The adaptation, eventually, attempts to link 1860s’ Britain with the former capital of British India through common coordinates, giving Dickens’ much-adapted novel a crafty wrench. “Class divides, immense wealth versus immense poverty, a punitive penal system, lack of children’s universal education and child abuse are common themes in Dickens’ novels. They are as relevant to the UK’s modern society as in Victorian Britain and indeed in any other country,” says the 48-year-old writer, who has a production coming up with the prestigious Royal Shakespeare Company next year. “The English colonialists lived in their own world and looked down on the ‘natives’.”
In Pip’s journey—as an orphan in a Bengal village who is sent to Kolkata to pursue an “English education”—Gupta has drawn a parallel with those who were disparagingly referred to as Macaulay’s children: educated Indians who adopted an English way of life and would be often accused of being unpatriotic.
“I was fascinated by the way the British educated Indians of ‘good families’ in a English way, encouraging English values and morals. It wasn’t an accident that Nehru and Jinnah qualified as barristers in London and came back to fight for their country’s independence,” Gupta says in an email interview.
So does Pip in Gupta’s version of Great Expectations. “Ultimately, Pip’s dissatisfaction at the way he is treated by the English leads him to question their wisdom and awakens his Indian pride. Whilst Pip loses a lot, he gains a lifelong friend in the quintessentially English Herbert Pocket. It is this friendship across races that gives us hope and propels us to the present day,” Gupta writes in the foreword to the play which had its first production in London last month.
As a well-regarded and much-awarded playwright in England with over 20 stage plays produced in major UK theatres, Gupta remembers the many “de-Anglicization” trips she made to Kolkata at the prodding of her parents, Gairika and Tapan Gupta, Santiniketan-educated Bengalis who started The Tagoreans in the UK as a platform for Rabindranath Tagore’s works in 1965. “They wanted me to be proud of my roots. I couldn’t have written this adaptation without knowing Kolkata.”
It was Tapan Gupta’s desire to own and drive a Rolls-Royce down London after taking the ship from Mumbai as a 24-year-old fortune-seeker in 1961 that “linked my father to the novel”, says Gupta. “After all, Pip wants to do well, he wants to rise above his station and leave his small world behind.
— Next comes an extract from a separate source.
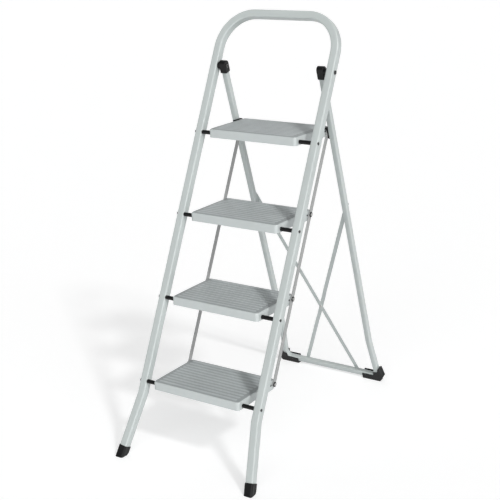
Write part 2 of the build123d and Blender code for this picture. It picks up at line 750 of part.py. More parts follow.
# Brace rivets: round heads behind the braces
brace_front = rear_half_tube + fit_gap
with BuildPart() as brace_rivets:
    for x, drop in brace_rivet_points:
        head_start = brace_front + brace_thickness + fit_gap
        with BuildSketch(rear_plane.offset(-head_start)):
            with Locations((x, -drop)):
                Circle(brace_rivet_head / 2)
        extrude(amount=-brace_rivet_height, taper=35)
        shank = head_start - rear_half_tube + 2 * rear_tube_wall
        with BuildSketch(rear_plane.offset(-head_start)):
            with Locations((x, -drop)):
                Circle(brace_rivet_diameter / 2)
        extrude(amount=shank)
    cross_head = brace_front + 2 * brace_thickness + 2 * fit_gap
    with BuildSketch(rear_plane.offset(-cross_head)):
        with Locations((0, -brace_cross_drop)):
            Circle(brace_rivet_head / 2)
    extrude(amount=-brace_rivet_height, taper=35)
    with BuildSketch(rear_plane.offset(-cross_head)):
        with Locations((0, -brace_cross_drop)):
            Circle(brace_rivet_diameter / 2)
    extrude(amount=cross_head - brace_front + fit_gap)
    with BuildSketch(rear_plane.offset(-brace_front + fit_gap)):
        with Locations((0, -brace_cross_drop)):
            Circle(brace_rivet_head / 2)
    extrude(amount=brace_rivet_height, taper=35)
brace_rivets.part.label = "brace_rivets"
export_step(brace_rivets.part, "parts/brace_rivets.step")

# ---------------------------------------------------------------------------
# Latch: rollers on the rear legs, hooks on the top tread
# ---------------------------------------------------------------------------

roller_start = link_outer_x + side_gap
roller_end = rear_inner_x - fit_gap
leg_wall_x = rear_inner_x + rear_tube_wall
with BuildPart() as latch_pins:
    for side_name, side in sides:
        with BuildSketch(cross_plane(rear_point(side * roller_start, latch_pin_drop))):
            Circle(latch_pin_diameter / 2)
        extrude(amount=side * (leg_wall_x - roller_start))
        with BuildSketch(cross_plane(rear_point(side * (leg_wall_x + fit_gap), latch_pin_drop))):
            Circle(latch_pin_head / 2)
        extrude(amount=side * latch_pin_head_height)
        with BuildSketch(cross_plane(rear_point(side * leg_wall_x, latch_pin_drop))):
            Circle(latch_pin_diameter / 2)
        extrude(amount=side * 2 * fit_gap)
latch_pins.part.label = "latch_pins"
export_step(latch_pins.part, "parts/latch_pins.step")

with BuildPart() as latch_rollers:
    for side_name, side in sides:
        with BuildSketch(cross_plane(rear_point(side * roller_start, latch_pin_drop))):
            Circle(latch_roller_diameter / 2)
            Circle(latch_pin_diameter / 2 + fit_gap, mode=Mode.SUBTRACT)
        extrude(amount=side * (roller_end - roller_start))
latch_rollers.part.label = "latch_rollers"
export_step(latch_rollers.part, "parts/latch_rollers.step")

# Hooks: they turn on the top tread's link pins. A thumb lever runs forward
# above the tread, and a prong drops behind the roller.
top_pin = tread_point(tread_count - 1, 0, link_pin_back, link_pin_up)
roller_centre = rear_point(0, latch_pin_drop)
roller_back = roller_centre.Y - top_pin.Y
roller_up = roller_centre.Z - top_pin.Z
seat_radius = latch_roller_diameter / 2 + latch_seat_gap
prong_inner = roller_back + seat_radius
prong_outer = prong_inner + latch_prong_width
lever_top = tread_top - link_pin_up + lever_rise
hook_outline = (
    (-lever_reach, lever_top),
    (-lever_reach, lever_top - lever_thickness),
    (-latch_hub_radius - 6.0, lever_top - lever_thickness - 1.5),
    (-latch_hub_radius, 0),
    (-latch_hub_radius * 0.7, -latch_hub_radius * 0.7),
    (0, -latch_hub_radius + 0.4),
    (roller_back, roller_up),
    (prong_inner, roller_up - 6.0),
    (prong_inner + 1.5, roller_up - 10.0),
    (prong_outer - 1.0, roller_up - 9.0),
    (prong_outer, roller_up - 4.0),
    (prong_outer, 2.0),
    (latch_hub_radius, 10.0),
    (2.0, lever_top),
)
for side_name, side in sides:
    hook_plane = cross_plane(top_pin).offset(side * washer_start_x)
    with BuildPart() as latch_hook:
        with BuildSketch(hook_plane) as latch_hook_sketch:
            with BuildLine():
                Polyline(*hook_outline, close=True)
            make_face()
            fillet(latch_hook_sketch.vertices(), radius=latch_corner)
            with Locations((roller_back, roller_up)):
                Circle(seat_radius, mode=Mode.SUBTRACT)
            Circle(link_pin_diameter / 2 + run_gap, mode=Mode.SUBTRACT)
        extrude(amount=side * latch_hook_thickness)
        chamfer(latch_hook.faces().sort_by(Axis.X)[-1 if side > 0 else 0].outer_wire().edges(), length=0.4)
    latch_hook.part.label = "latch_hook_" + side_name
    export_step(latch_hook.part, "parts/latch_hook_" + side_name + ".step")
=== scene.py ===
# %% [markdown]
# # A folding four-tread step ladder
#
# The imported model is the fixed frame: tubes, treads, braces, pins and feet at their real
# size, in metres, with +Z up and the climber standing at -Y. This file gives that frame its
# finishes, and makes each piece again with the small radii, ribs and panels that its maker
# would leave on it. Nothing is placed by hand: each piece starts from its node in the frame.

# %% load the frame
import json
from math import pi, radians

import bmesh
import bpy
from mathutils import Euler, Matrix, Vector


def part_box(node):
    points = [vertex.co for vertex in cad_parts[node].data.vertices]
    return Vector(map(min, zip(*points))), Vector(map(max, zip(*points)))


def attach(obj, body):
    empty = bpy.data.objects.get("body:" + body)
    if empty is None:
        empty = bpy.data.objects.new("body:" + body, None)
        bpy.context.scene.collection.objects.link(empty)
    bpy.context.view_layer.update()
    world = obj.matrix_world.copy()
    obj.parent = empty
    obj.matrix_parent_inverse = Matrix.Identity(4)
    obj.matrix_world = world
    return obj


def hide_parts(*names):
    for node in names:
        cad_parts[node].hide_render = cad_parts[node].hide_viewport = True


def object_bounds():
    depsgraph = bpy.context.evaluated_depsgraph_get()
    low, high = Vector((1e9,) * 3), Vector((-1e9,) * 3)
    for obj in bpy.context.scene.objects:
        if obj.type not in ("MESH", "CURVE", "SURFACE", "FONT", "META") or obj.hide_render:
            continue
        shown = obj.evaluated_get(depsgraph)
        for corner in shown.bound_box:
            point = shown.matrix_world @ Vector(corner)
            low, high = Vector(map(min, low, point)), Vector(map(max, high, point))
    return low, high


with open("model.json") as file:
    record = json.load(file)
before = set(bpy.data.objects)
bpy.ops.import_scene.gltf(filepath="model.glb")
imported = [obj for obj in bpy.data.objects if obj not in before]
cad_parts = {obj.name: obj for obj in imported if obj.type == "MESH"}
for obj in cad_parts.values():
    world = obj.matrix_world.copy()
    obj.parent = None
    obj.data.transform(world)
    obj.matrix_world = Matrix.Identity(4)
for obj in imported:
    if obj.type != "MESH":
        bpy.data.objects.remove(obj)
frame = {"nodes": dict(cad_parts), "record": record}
cad_low, cad_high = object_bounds()
nodes = frame["nodes"]
print("frame", len(nodes), "nodes,", "height", round(cad_high.z - cad_low.z, 3))

# %% [markdown]
# ## Which body and which finish
#
# The frame's record already says which moving body holds each node, and which material slot
# the node takes its finish from. Both are turned into look-up tables here, so that no piece
# below has to repeat them and none can end up on the wrong body.

# %% look-up tables
SIDE_NAMES = ("left", "right")
TREADS = (1, 2, 3, 4)
BODY_OF_NODE = {node_name: body
                for body, held in frame["record"]["behaviour"]["bodies"].items()
                for node_name in held}
SLOT_OF_NODE = {part["node"]: part["material_slot"] for part in frame["record"]["subparts"]}

# %% [markdown]
# ## Camera
#
# The camera stands a little above the hoop, off the front right corner. Its lens is long,
# which keeps the upright tubes nearly parallel, as a catalogue picture does. A wide lens
# close by would show more of the treads, but it would splay the legs. The small upward shift
# frames the ladder without tilting the camera, which would make the legs lean.

# %% camera
LENS_MM = 79.708
SENSOR_MM = 36.0
LENS_SHIFT = 0.02816
CAMERA_PLACE = (1.74903, -2.65495, 1.54230)
CAMERA_TURN_DEGREES = (71.9735, 1.6682, 33.3990)

camera_data = bpy.data.cameras.new("camera")
camera_data.lens = LENS_MM
camera_data.sensor_width = SENSOR_MM
camera_data.shift_y = LENS_SHIFT
camera = bpy.data.objects.new("camera", camera_data)
camera.location = CAMERA_PLACE
camera.rotation_euler = Euler([radians(turn) for turn in CAMERA_TURN_DEGREES])
bpy.context.scene.collection.objects.link(camera)
bpy.context.scene.camera = camera
print("camera at", tuple(round(v, 3) for v in camera.location))

# %% [markdown]
# ## Lamps
#
# Paint only looks like paint when its sides differ. A firm key light from the high right
# draws the legs' shadows on the treads, a very wide fill from the front right keeps the sides
# that face the climber readable, and a weak wide one from behind left stops the back from
# going dull. Area lamps could do this too, but they fade with distance. Sun lamps give the
# same light all over the floor, and their angle alone sets how soft a shadow is.

# %% lamps
LAMPS = (  # name, direction it shines from, brightness of a white card facing it, angle in degrees
    ("key_light", (0.98, -0.42, 1.0), 0.38, 6.0),
    ("fill_light", (0.58, -0.71, 0.46), 0.65, 80.0),
    ("back_light", (-0.70, 0.60, 0.42), 0.26, 100.0),
)
for lamp_name, from_direction, level, angle in LAMPS:
    lamp_data = bpy.data.lights.new(lamp_name, "SUN")
    lamp_data.energy = level * pi
    lamp_data.angle = radians(angle)
    lamp = bpy.data.objects.new(lamp_name, lamp_data)
    lamp.rotation_euler = Vector(from_direction).to_track_quat("Z", "Y").to_euler()
    bpy.context.scene.collection.objects.link(lamp)
print("lamps", len(LAMPS))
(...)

My father is like so many other immigrants who came to the UK to seek their fortune and to have an adventure, and that he did. But like the novel, the journey was long and arduous, full of bittersweet moments, setbacks and heartache.”
In an illustrious writing career that has seen her creating 30 radio plays for the BBC, Gupta has often grumbled against “British Asian” or “Asian woman Bengali writer” tags. “Why should I be tagged by race or sex when Harold Pinter never got called a male English Jewish writer?” she questions. Yet Gupta admits to having “agonized” over the decision to accept the MBE (member of the Order of the British Empire) in 2008. “I accepted because my Ma felt it was a form of vindication against the empire. It is absurd that the honours system hasn’t removed the word ‘empire’, given that the empire is thankfully dead and gone.”
It is just one of the many issues of identity that stream through the life and work of Tanika Gupta.